Find the lines holding "parts" and copy them.

[Data items]
-------

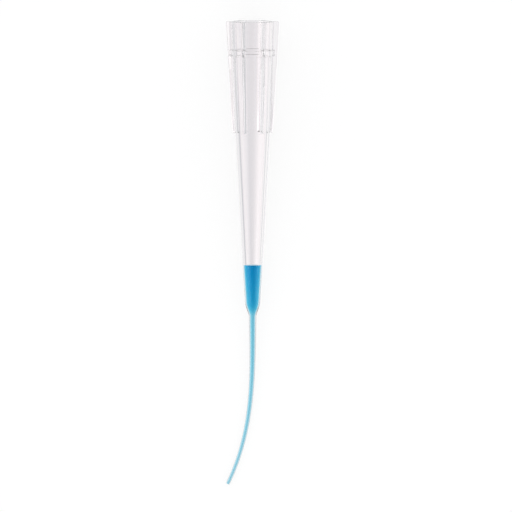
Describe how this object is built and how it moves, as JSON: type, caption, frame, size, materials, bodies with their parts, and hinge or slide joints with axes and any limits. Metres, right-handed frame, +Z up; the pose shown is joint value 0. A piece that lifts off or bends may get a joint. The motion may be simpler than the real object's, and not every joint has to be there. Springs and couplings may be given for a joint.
{
  "type": "pipette tip",
  "caption": "Long gel-loading pipette tip with a finned collar, a tapered clear barrel and a fine bent capillary, holding a blue dyed liquid.",
  "frame": {"origin": "on the floor, under the middle of the outline of the tip as it lies", "axes": "+Y along the tip, towards the mouth; +Z up from the floor; the capillary bends towards -X"},
  "size_m": [0.007, 0.0618, 0.0062],
  "materials": {
    "polypropylene": "clear natural polypropylene, glossy, with a faint haze",
    "dyed_liquid": "clear blue dyed water"
  },
  "bodies": {
    "root": {"tip_body": "polypropylene", "blue_liquid": "dyed_liquid"}
  },
  "joints": []
}
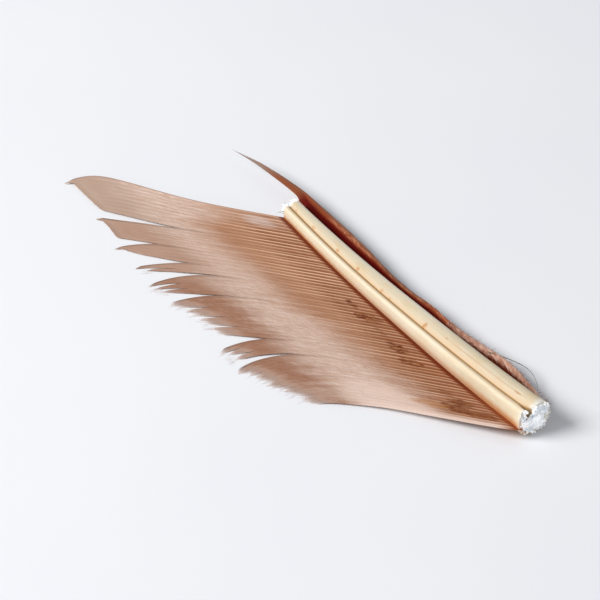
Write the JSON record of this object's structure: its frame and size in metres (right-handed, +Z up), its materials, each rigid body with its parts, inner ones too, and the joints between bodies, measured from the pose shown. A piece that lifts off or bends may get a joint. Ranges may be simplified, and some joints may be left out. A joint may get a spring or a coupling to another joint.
{
  "type": "turkey wing feather section",
  "caption": "Cut length of a turkey wing feather, grooved underside up: pale horn shaft with white pith, a wide vane split into locks and a narrow curled vane.",
  "frame": {"origin": "middle of the small flat under the shaft, at the shaft's mid-length, on the surface the feather lies on", "axes": "+Y along the shaft towards the thin, tip-side cut; +Z up, towards the grooved side; the narrow vane is on +X and the wide vane on -X"},
  "size_m": [0.0359, 0.0976, 0.0064],
  "materials": {
    "horn_shaft": "smooth satin horn, cream with amber shading in the groove",
    "pith": "matt white crumbly foam",
    "vane": "zipped barbs, rufous brown with a pale satin band, paler towards the tips"
  },
  "bodies": {
    "root": {"shaft": "horn_shaft", "pith": "pith", "wide_vane_lock_1": "vane", "wide_vane_lock_2": "vane", "wide_vane_lock_3": "vane", "wide_vane_lock_4": "vane", "wide_vane_lock_5": "vane", "wide_vane_lock_6": "vane", "wide_vane_lock_7": "vane", "wide_vane_lock_8": "vane", "narrow_vane_base": "vane", "narrow_vane_middle": "vane", "narrow_vane_tip": "vane"}
  },
  "joints": []
}
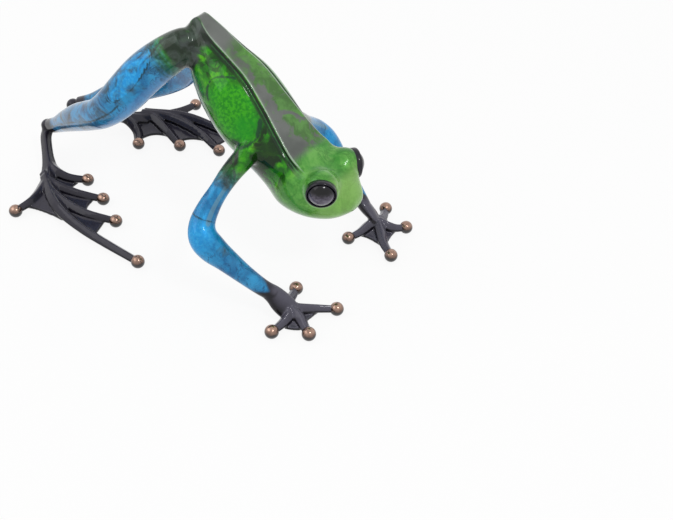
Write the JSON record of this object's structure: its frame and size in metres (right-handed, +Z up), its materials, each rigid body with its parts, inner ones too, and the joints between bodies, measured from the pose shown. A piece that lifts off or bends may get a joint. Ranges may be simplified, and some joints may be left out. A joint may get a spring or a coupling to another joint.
{
  "type": "frog figurine",
  "caption": "Cast bronze tree frog in mid stride, head low and hips high, standing on small ball finger and toe tips, with coloured patina.",
  "frame": {"origin": "on the ground plane under the middle of the figure's box", "axes": "the frog looks along -Y, its left side is +X and up is +Z"},
  "size_m": [0.134, 0.1964, 0.1102],
  "materials": {
    "green_patina": "green translucent patina over cast bronze under a glossy clear coat, darker at the back and the hips",
    "blue_patina": "blue translucent patina with dark veins over cast bronze under a glossy clear coat",
    "black_patina": "black patina over cast bronze under a glossy clear coat",
    "bare_bronze": "polished bare bronze, blackened below",
    "eye_glass": "glossy black",
    "bronze_rod": "plain drawn bronze rod, hidden in the joints"
  },
  "bodies": {
    "root": {"torso_casting": "green_patina", "core_plug": "green_patina", "left_arm": "blue_patina", "left_hind_leg": "blue_patina", "left_hand": "black_patina", "left_foot": "black_patina", "left_eye_rim": "black_patina", "left_eye": "eye_glass", "left_finger_tips": "bare_bronze", "left_toe_tips": "bare_bronze", "right_arm": "blue_patina", "right_hind_leg": "blue_patina", "right_hand": "black_patina", "right_foot": "black_patina", "right_eye_rim": "black_patina", "right_eye": "eye_glass", "right_finger_tips": "bare_bronze", "right_toe_tips": "bare_bronze", "shoulder_dowels": "bronze_rod", "wrist_dowels": "bronze_rod", "hip_dowels": "bronze_rod", "ankle_dowels": "bronze_rod"}
  },
  "joints": []
}
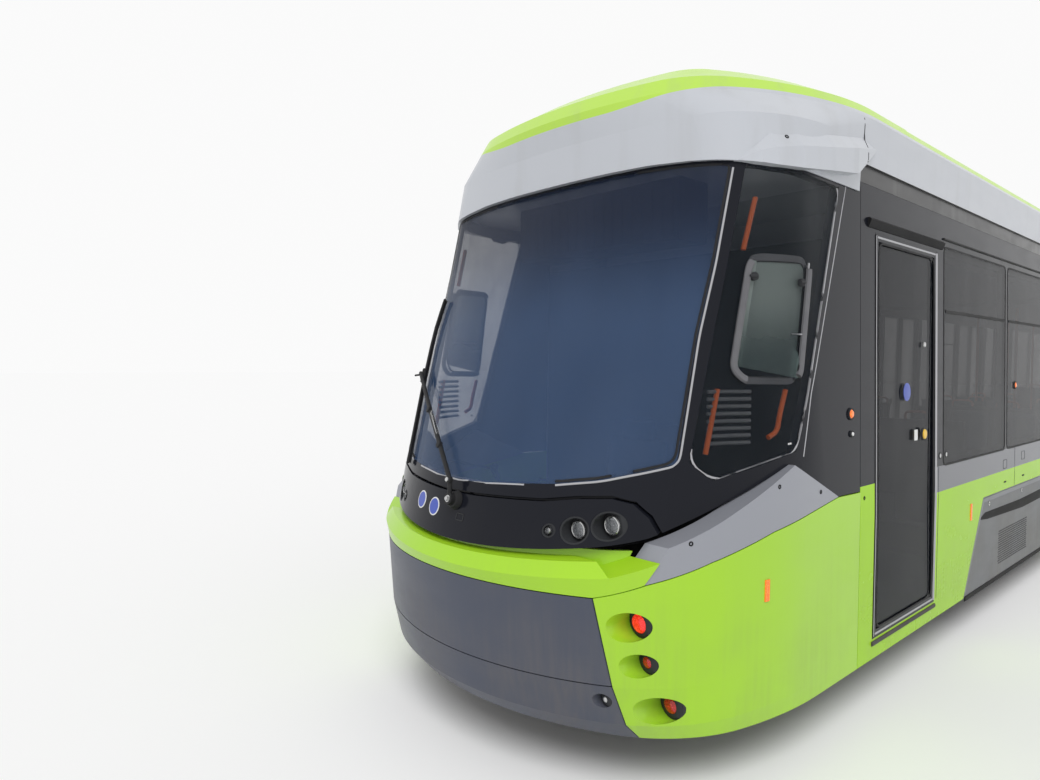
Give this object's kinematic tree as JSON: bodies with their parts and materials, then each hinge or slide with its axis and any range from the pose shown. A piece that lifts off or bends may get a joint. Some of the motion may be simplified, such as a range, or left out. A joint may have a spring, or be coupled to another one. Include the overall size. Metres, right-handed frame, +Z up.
{
  "type": "low-floor articulated tram",
  "caption": "Long low-floor rail tram with a cab at each end, suspended door sections hinged at bellows, bogies, and a folded roof pantograph.",
  "frame": {"origin": "on the floor under the middle of the tram, at the tips of the wheel flanges", "axes": "+X towards the front cab, +Y to the left side, +Z up"},
  "size_m": [32.65, 2.562, 3.5139],
  "materials": {
    "slate_paint": "semi gloss",
    "lime_paint": "gloss",
    "silver_paint": "metallic",
    "black_gloss": "gloss",
    "tinted_glass": "polished, tinted",
    "body_paint": "gloss",
    "roof_paint": "semi gloss",
    "door_black": "gloss",
    "frame_steel": "matt",
    "seat_fabric": "woven",
    "cab_plastic": "grained",
    "lamp_lens": "clear coated",
    "bogie_iron": "painted, dusty",
    "wheel_steel": "worn tread",
    "bellows_rubber": "pleated",
    "panto_steel": "matt"
  },
  "bodies": {
    "centre": {"bogie_centre": "bogie_iron", "fittings_centre": "seat_fabric", "floor_centre": "frame_steel", "glazing_centre": "tinted_glass", "roof_centre": "roof_paint", "walls_centre": "body_paint", "panto_base": "panto_steel"},
    "second": {"doors_second": "door_black", "fittings_second": "seat_fabric", "floor_second": "frame_steel", "glazing_second": "tinted_glass", "roof_second": "roof_paint", "walls_second": "body_paint", "bellows_2": "bellows_rubber"},
    "front": {"bogie_front": "bogie_iron", "cab_fit_front": "cab_plastic", "corner_panels_front": "lime_paint", "doors_front": "door_black", "fittings_front": "seat_fabric", "floor_front": "frame_steel", "glazing_front": "tinted_glass", "lamps_front": "lamp_lens", "mask_front": "black_gloss", "nose_panels_front": "slate_paint", "roof_front": "roof_paint", "shoulder_panels_front": "silver_paint", "walls_front": "body_paint", "wiper_front": "cab_plastic", "bellows_1": "bellows_rubber"},
    "fourth": {"doors_fourth": "door_black", "fittings_fourth": "seat_fabric", "floor_fourth": "frame_steel", "glazing_fourth": "tinted_glass", "roof_fourth": "roof_paint", "walls_fourth": "body_paint", "bellows_3": "bellows_rubber"},
    "rear": {"bogie_rear": "bogie_iron", "cab_fit_rear": "cab_plastic", "corner_panels_rear": "lime_paint", "doors_rear": "door_black", "fittings_rear": "seat_fabric", "floor_rear": "frame_steel", "glazing_rear": "tinted_glass", "lamps_rear": "lamp_lens", "mask_rear": "black_gloss", "nose_panels_rear": "slate_paint", "roof_rear": "roof_paint", "shoulder_panels_rear": "silver_paint", "walls_rear": "body_paint", "wiper_rear": "cab_plastic", "bellows_4": "bellows_rubber"},
    "panto_lower": {"panto_lower": "panto_steel"},
    "panto_upper": {"panto_upper": "panto_steel"},
    "panto_head": {"panto_head": "panto_steel"},
    "wheelset_front_a": {"wheelset_front_a": "wheel_steel"},
    "wheelset_front_b": {"wheelset_front_b": "wheel_steel"},
    "wheelset_centre_a": {"wheelset_centre_a": "wheel_steel"},
    "wheelset_centre_b": {"wheelset_centre_b": "wheel_steel"},
    "wheelset_rear_a": {"wheelset_rear_a": "wheel_steel"},
    "wheelset_rear_b": {"wheelset_rear_b": "wheel_steel"}
  },
  "joints": [
    {"name": "pivot_second", "type": "hinge", "parent": "centre", "child": "second", "pos_m": [2.1, 0, 0.3], "axis": [0, 0, 1], "range_deg": [-14, 14], "deforming": ["bellows_2"]},
    {"name": "pivot_front", "type": "hinge", "parent": "second", "child": "front", "pos_m": [9, 0, 0.3], "axis": [0, 0, 1], "range_deg": [-14, 14], "deforming": ["bellows_1"]},
    {"name": "pivot_fourth", "type": "hinge", "parent": "centre", "child": "fourth", "pos_m": [-2.1, 0, 0.3], "axis": [0, 0, 1], "range_deg": [-14, 14], "deforming": ["bellows_3"]},
    {"name": "pivot_rear", "type": "hinge", "parent": "fourth", "child": "rear", "pos_m": [-9, 0, 0.3], "axis": [0, 0, 1], "range_deg": [-14, 14], "deforming": ["bellows_4"]},
    {"name": "axle_front_a", "type": "hinge", "parent": "front", "child": "wheelset_front_a", "pos_m": [12.025, 0, 0.325], "axis": [0, 1, 0], "continuous": true},
    {"name": "axle_front_b", "type": "hinge", "parent": "front", "child": "wheelset_front_b", "pos_m": [10.175, 0, 0.325], "axis": [0, 1, 0], "continuous": true},
    {"name": "axle_centre_a", "type": "hinge", "parent": "centre", "child": "wheelset_centre_a", "pos_m": [0.925, 0, 0.325], "axis": [0, 1, 0], "continuous": true},
    {"name": "axle_centre_b", "type": "hinge", "parent": "centre", "child": "wheelset_centre_b", "pos_m": [-0.925, 0, 0.325], "axis": [0, 1, 0], "continuous": true},
    {"name": "axle_rear_a", "type": "hinge", "parent": "rear", "child": "wheelset_rear_a", "pos_m": [-10.175, 0, 0.325], "axis": [0, 1, 0], "continuous": true},
    {"name": "axle_rear_b", "type": "hinge", "parent": "rear", "child": "wheelset_rear_b", "pos_m": [-12.025, 0, 0.325], "axis": [0, 1, 0], "continuous": true},
    {"name": "panto_raise", "type": "hinge", "parent": "centre", "child": "panto_lower", "pos_m": [0.65, 0, 3.29], "axis": [0, 1, 0], "range_deg": [0, 52]},
    {"name": "panto_knee", "type": "hinge", "parent": "panto_lower", "child": "panto_upper", "pos_m": [-0.64505, 0, 3.4033], "axis": [0, 1, 0], "range_deg": [-100.86, 0.5]},
    {"name": "panto_level", "type": "hinge", "parent": "panto_upper", "child": "panto_head", "pos_m": [0.83472, 0, 3.42913], "axis": [0, 1, 0], "range_deg": [-0.5, 48.86]}
  ],
  "couplings": [
    {"joint": "panto_knee", "follows": "panto_raise", "ratio": -1.93},
    {"joint": "panto_level", "follows": "panto_raise", "ratio": 0.93}
  ]
}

-------

Solution to the exercise:
Describe how this object is built and how it moves, as JSON: type, caption, frame, size, materials, bodies with their parts, and hinge or slide joints with axes and any limits. Metres, right-handed frame, +Z up; the pose shown is joint value 0. A piece that lifts off or bends may get a joint. The motion may be simpler than the real object's, and not every joint has to be there. Springs and couplings may be given for a joint.
Write the JSON record of this object's structure: its frame and size in metres (right-handed, +Z up), its materials, each rigid body with its parts, inner ones too, and the joints between bodies, measured from the pose shown. A piece that lifts off or bends may get a joint. Ranges may be simplified, and some joints may be left out. A joint may get a spring or a coupling to another joint.
Write the JSON record of this object's structure: its frame and size in metres (right-handed, +Z up), its materials, each rigid body with its parts, inner ones too, and the joints between bodies, measured from the pose shown. A piece that lifts off or bends may get a joint. Ranges may be simplified, and some joints may be left out. A joint may get a spring or a coupling to another joint.
Give this object's kinematic tree as JSON: bodies with their parts and materials, then each hinge or slide with its axis and any range from the pose shown. A piece that lifts off or bends may get a joint. Some of the motion may be simplified, such as a range, or left out. A joint may have a spring, or be coupled to another one. Include the overall size. Metres, right-handed frame, +Z up.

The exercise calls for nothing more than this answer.